Excerpted data:
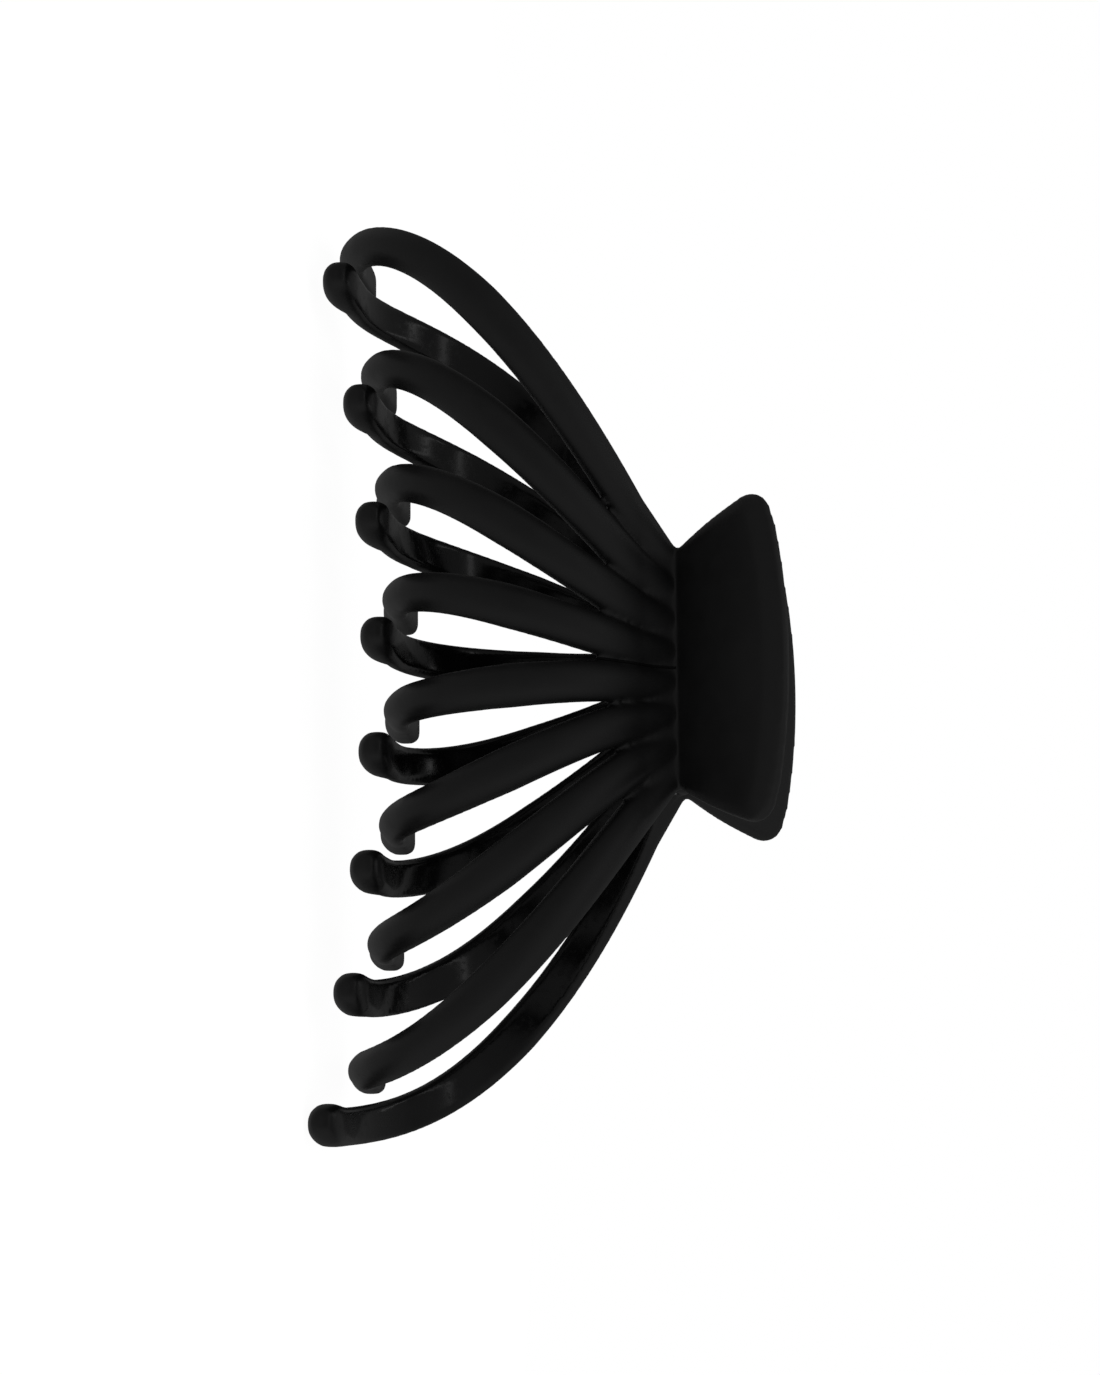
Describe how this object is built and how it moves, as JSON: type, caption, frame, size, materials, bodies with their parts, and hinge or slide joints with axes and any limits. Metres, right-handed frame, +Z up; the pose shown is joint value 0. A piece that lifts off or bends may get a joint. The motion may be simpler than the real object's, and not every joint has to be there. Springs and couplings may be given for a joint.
{
  "type": "claw clip",
  "caption": "Large open-tine claw clip for hair: two matching combs of long round-bent tines, hinged on a steel pin under flared thumb plates and sprung shut.",
  "frame": {"origin": "middle of the footprint, on the surface that the tine tips rest on", "axes": "X along the hinge pin, Z up through the hinge to the thumb plates, -Y towards the front comb"},
  "size_m": [0.1134, 0.0354, 0.0575],
  "materials": {
    "comb_plastic": "soft-touch matte outside, smoother moulded surface inside",
    "pin_steel": "drawn wire",
    "spring_steel": "drawn spring wire"
  },
  "bodies": {
    "front_comb": {"front_plate": "comb_plastic", "front_hinge": "comb_plastic", "front_root": "comb_plastic", "front_tine_1": "comb_plastic", "front_tine_2": "comb_plastic", "front_tine_3": "comb_plastic", "front_tine_4": "comb_plastic", "front_tine_5": "comb_plastic", "front_tine_6": "comb_plastic", "front_tine_7": "comb_plastic", "front_tine_8": "comb_plastic", "hinge_pin": "pin_steel", "torsion_spring": "spring_steel"},
    "rear_comb": {"rear_plate": "comb_plastic", "rear_hinge": "comb_plastic", "rear_root": "comb_plastic", "rear_tine_1": "comb_plastic", "rear_tine_2": "comb_plastic", "rear_tine_3": "comb_plastic", "rear_tine_4": "comb_plastic", "rear_tine_5": "comb_plastic", "rear_tine_6": "comb_plastic", "rear_tine_7": "comb_plastic", "rear_tine_8": "comb_plastic"}
  },
  "joints": [
    {"name": "clip_hinge", "type": "hinge", "parent": "front_comb", "child": "rear_comb", "pos_m": [0, 0, 0.04243], "axis": [1, 0, 0], "range_deg": [0, 75], "stiffness_Nm_per_rad": 0.1, "springref_deg": -40.11, "deforming": ["torsion_spring"]}
  ]
}
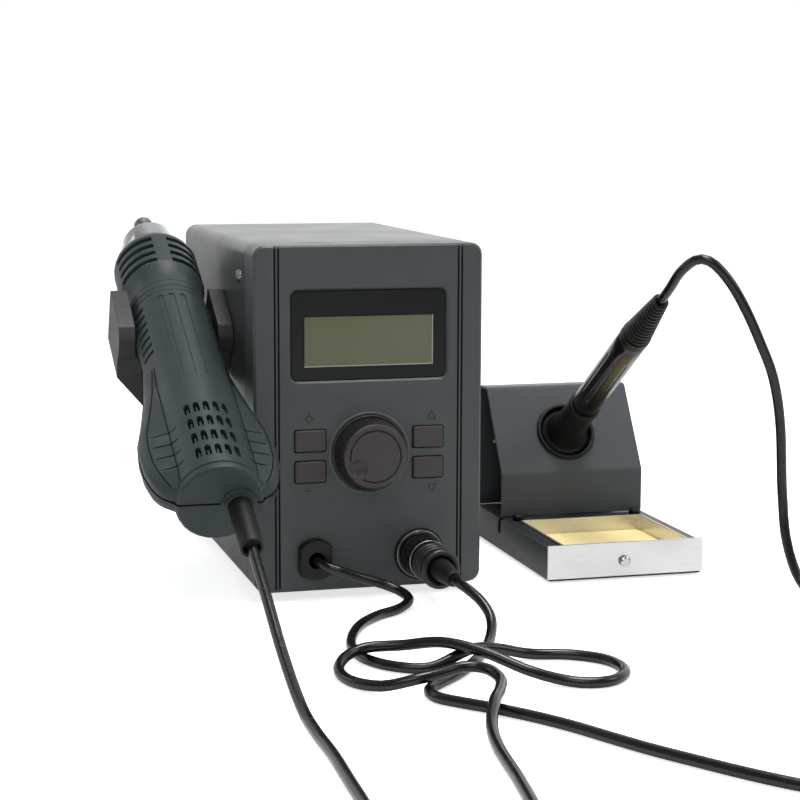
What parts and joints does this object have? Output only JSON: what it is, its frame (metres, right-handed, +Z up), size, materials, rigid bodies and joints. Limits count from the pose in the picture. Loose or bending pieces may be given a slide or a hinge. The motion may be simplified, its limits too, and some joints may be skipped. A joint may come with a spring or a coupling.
{
  "type": "rework station",
  "caption": "Hot-air and soldering rework station with display unit, hot-air handle in a side cradle and soldering iron in its stand.",
  "frame": {"origin": "on the table, under the middle of the whole set without its cords", "axes": "+Z up, -Y out of the control unit's front, +X towards the iron stand"},
  "size_m": [0.3218, 0.5116, 0.1574],
  "materials": {
    "case_grey": "fine matte moulded texture, dark grey",
    "cover_grey": "semi-gloss grey powder coat on folded sheet",
    "window_dark": "polished tinted window, nearly black",
    "control_grey": "satin moulded plastic, dark warm grey",
    "black_plastic": "satin black plastic",
    "gloss_black": "polished black plastic",
    "screen_green": "liquid crystal display behind glass, grey green",
    "board_green": "green solder resist on circuit board",
    "handle_grey": "fine matte moulded texture, dark blue grey",
    "chrome": "bright plated",
    "steel": "brushed stainless steel",
    "ceramic": "dry white ceramic",
    "rubber": "matte black rubber",
    "sponge_yellow": "open-pored dry cellulose sponge, yellow",
    "cord_black": "smooth satin black jacket"
  },
  "bodies": {
    "station": {"bezel": "case_grey", "chassis": "steel", "cord_gland": "black_plastic", "cover": "cover_grey", "cradle": "cover_grey", "display_board": "board_green", "display_window": "window_dark", "encoder": "steel", "foot_front_left": "rubber", "foot_front_right": "rubber", "foot_rear_left": "rubber", "foot_rear_right": "rubber", "handle_cord": "cord_black", "heat_sink": "steel", "iron_cord": "cord_black", "lcd_module": "screen_green", "main_board": "board_green", "pad_front_left": "rubber", "pad_front_right": "rubber", "pad_rear_left": "rubber", "pad_rear_right": "rubber", "plug_body": "black_plastic", "plug_boot": "rubber", "power_inlet": "black_plastic", "rear_panel": "cover_grey", "rocker_frame": "black_plastic", "socket_nut": "chrome", "socket_shell": "black_plastic", "stand_base": "cover_grey", "stand_funnel": "rubber", "stand_hood": "cover_grey", "transformer": "steel"},
    "control_knob": {"knob": "control_grey", "encoder_shaft": "steel"},
    "upper_left_button": {"button_1": "control_grey"},
    "lower_left_button": {"button_2": "control_grey"},
    "upper_right_button": {"button_3": "control_grey"},
    "lower_right_button": {"button_4": "control_grey"},
    "power_rocker": {"rocker": "black_plastic"},
    "plug_coupling": {"plug_ring": "black_plastic"},
    "hot_air_handle": {"handle_upper_shell": "handle_grey", "handle_lower_shell": "handle_grey", "head_sleeve": "handle_grey", "nozzle": "chrome", "heater_tube": "ceramic", "blower_motor": "steel", "handle_boot": "rubber"},
    "blower_rotor": {"fan_impeller": "black_plastic"},
    "sponge_tray": {"stand_tray": "steel", "tray_knob": "chrome", "sponge": "sponge_yellow"},
    "soldering_iron": {"iron_tip": "chrome", "iron_barrel": "steel", "iron_nut": "steel", "iron_grip": "rubber", "iron_handle": "gloss_black", "iron_boot": "rubber"}
  },
  "joints": [
    {"name": "knob_turn", "type": "hinge", "parent": "station", "child": "control_knob", "pos_m": [-0.02665, -0.04775, 0.06298], "axis": [0, 1, 0], "continuous": true},
    {"name": "upper_left_press", "type": "slide", "parent": "station", "child": "upper_left_button", "axis": [0, 1, 0], "range_m": [0, 0.0008], "stiffness_N_per_m": 200, "springref_m": -0.002},
    {"name": "lower_left_press", "type": "slide", "parent": "station", "child": "lower_left_button", "axis": [0, 1, 0], "range_m": [0, 0.0008], "stiffness_N_per_m": 200, "springref_m": -0.002},
    {"name": "upper_right_press", "type": "slide", "parent": "station", "child": "upper_right_button", "axis": [0, 1, 0], "range_m": [0, 0.0008], "stiffness_N_per_m": 200, "springref_m": -0.002},
    {"name": "lower_right_press", "type": "slide", "parent": "station", "child": "lower_right_button", "axis": [0, 1, 0], "range_m": [0, 0.0008], "stiffness_N_per_m": 200, "springref_m": -0.002},
    {"name": "rocker_tip", "type": "hinge", "parent": "station", "child": "power_rocker", "pos_m": [-0.00815, 0.12325, 0.032], "axis": [1, 0, 0], "range_deg": [0, 24]},
    {"name": "coupling_turn", "type": "hinge", "parent": "station", "child": "plug_coupling", "pos_m": [-0.00435, -0.052, 0.01797], "axis": [0, 1, 0], "continuous": true},
    {"name": "handle_lift", "type": "slide", "parent": "station", "child": "hot_air_handle", "axis": [0, -0.4415, 0.8973], "range_m": [0, 0.08]},
    {"name": "rotor_spin", "type": "hinge", "parent": "hot_air_handle", "child": "blower_rotor", "pos_m": [-0.10165, -0.07595, 0.067], "axis": [0, -0.4415, 0.8973], "continuous": true},
    {"name": "tray_slide", "type": "slide", "parent": "station", "child": "sponge_tray", "axis": [0, -1, 0], "range_m": [0, 0.04]},
    {"name": "iron_turn", "type": "hinge", "parent": "station", "child": "soldering_iron", "pos_m": [0.09255, 0.04052, 0.05455], "axis": [0, -0.8415, 0.5402], "range_deg": [-90, 90]}
  ]
}
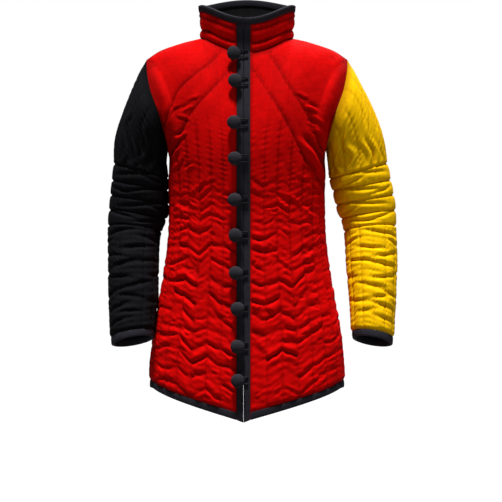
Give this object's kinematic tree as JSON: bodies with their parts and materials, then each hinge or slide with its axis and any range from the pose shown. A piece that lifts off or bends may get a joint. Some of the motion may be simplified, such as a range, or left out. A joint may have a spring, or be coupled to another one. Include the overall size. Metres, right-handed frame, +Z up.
{
  "type": "gambeson",
  "caption": "Quilted arming jacket in worn shape: red body and standing collar, one black and one yellow sleeve, black bindings, cloth ball buttons closed with cord loops",
  "frame": {"origin": "middle of the neck's base, level with the inner ends of the shoulder seams, where the wearer's shoulders carry the garment", "axes": "+Z up along the body, -Y to the wearer's front, +X to the wearer's left"},
  "size_m": [0.6208, 0.316, 0.9038],
  "materials": {
    "red_cloth": "matte quilted cotton",
    "black_cloth": "matte quilted cotton",
    "yellow_cloth": "matte quilted cotton",
    "binding_tape": "matte twill tape",
    "button_cloth": "matte cloth over stuffing",
    "loop_cord": "matte cord"
  },
  "bodies": {
    "root": {"front_right": "red_cloth", "front_left": "red_cloth", "back": "red_cloth", "collar": "red_cloth", "sleeve_right": "black_cloth", "sleeve_left": "yellow_cloth", "front_binding_right": "binding_tape", "front_binding_left": "binding_tape", "hem_binding": "binding_tape", "collar_binding": "binding_tape", "cuff_binding_right": "binding_tape", "cuff_binding_left": "binding_tape", "button_01": "button_cloth", "button_02": "button_cloth", "button_03": "button_cloth", "button_04": "button_cloth", "button_05": "button_cloth", "button_06": "button_cloth", "button_07": "button_cloth", "button_08": "button_cloth", "button_09": "button_cloth", "button_10": "button_cloth", "loop_01": "loop_cord", "loop_02": "loop_cord", "loop_03": "loop_cord", "loop_04": "loop_cord", "loop_05": "loop_cord", "loop_06": "loop_cord", "loop_07": "loop_cord", "loop_08": "loop_cord", "loop_09": "loop_cord", "loop_10": "loop_cord"}
  },
  "joints": []
}
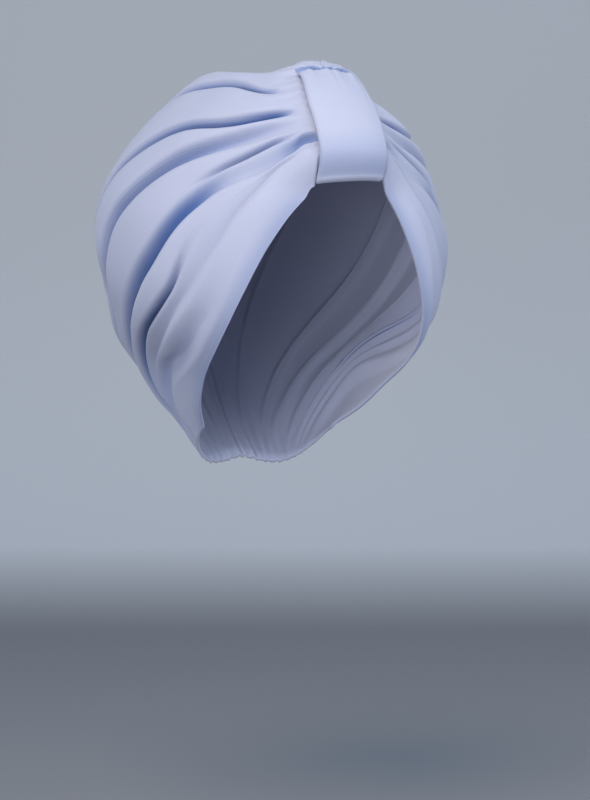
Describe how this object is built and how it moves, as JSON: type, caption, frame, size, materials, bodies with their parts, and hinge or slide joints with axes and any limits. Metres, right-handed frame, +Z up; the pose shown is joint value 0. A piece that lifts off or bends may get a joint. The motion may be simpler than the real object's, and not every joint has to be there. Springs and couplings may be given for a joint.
{
  "type": "turban headwrap",
  "caption": "Pull-on jersey turban, gathered at the brow under a wide vertical strap, with folds that fan over the sides to the nape.",
  "frame": {"origin": "where the crown of the head meets the inside of the cloth", "axes": "+Z up, -Y out of the brow, +X to the wearer's left"},
  "size_m": [0.1827, 0.217, 0.2134],
  "materials": {
    "jersey": "matt fine-knit stretch jersey, pale blue"
  },
  "bodies": {
    "root": {"crown_wrap": "jersey", "front_band": "jersey"}
  },
  "joints": []
}
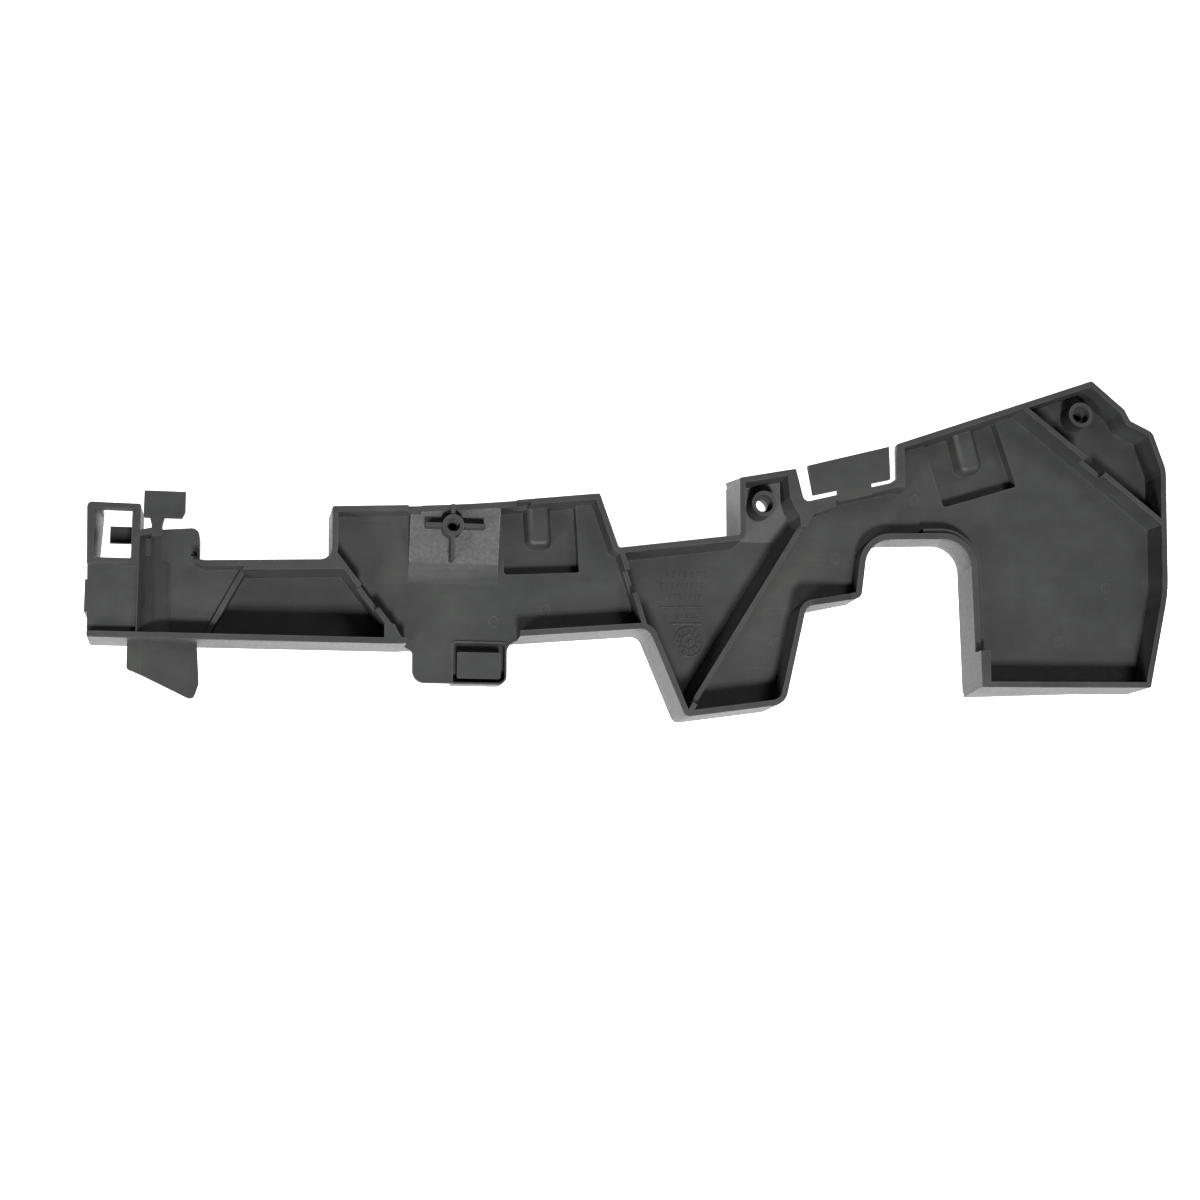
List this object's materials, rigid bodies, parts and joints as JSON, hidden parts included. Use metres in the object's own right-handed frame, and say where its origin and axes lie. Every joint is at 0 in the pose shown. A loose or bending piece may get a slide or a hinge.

Written exercise: Count the lines in the entries that hold the word "where", and give nothing but the total.

Problem solution: 3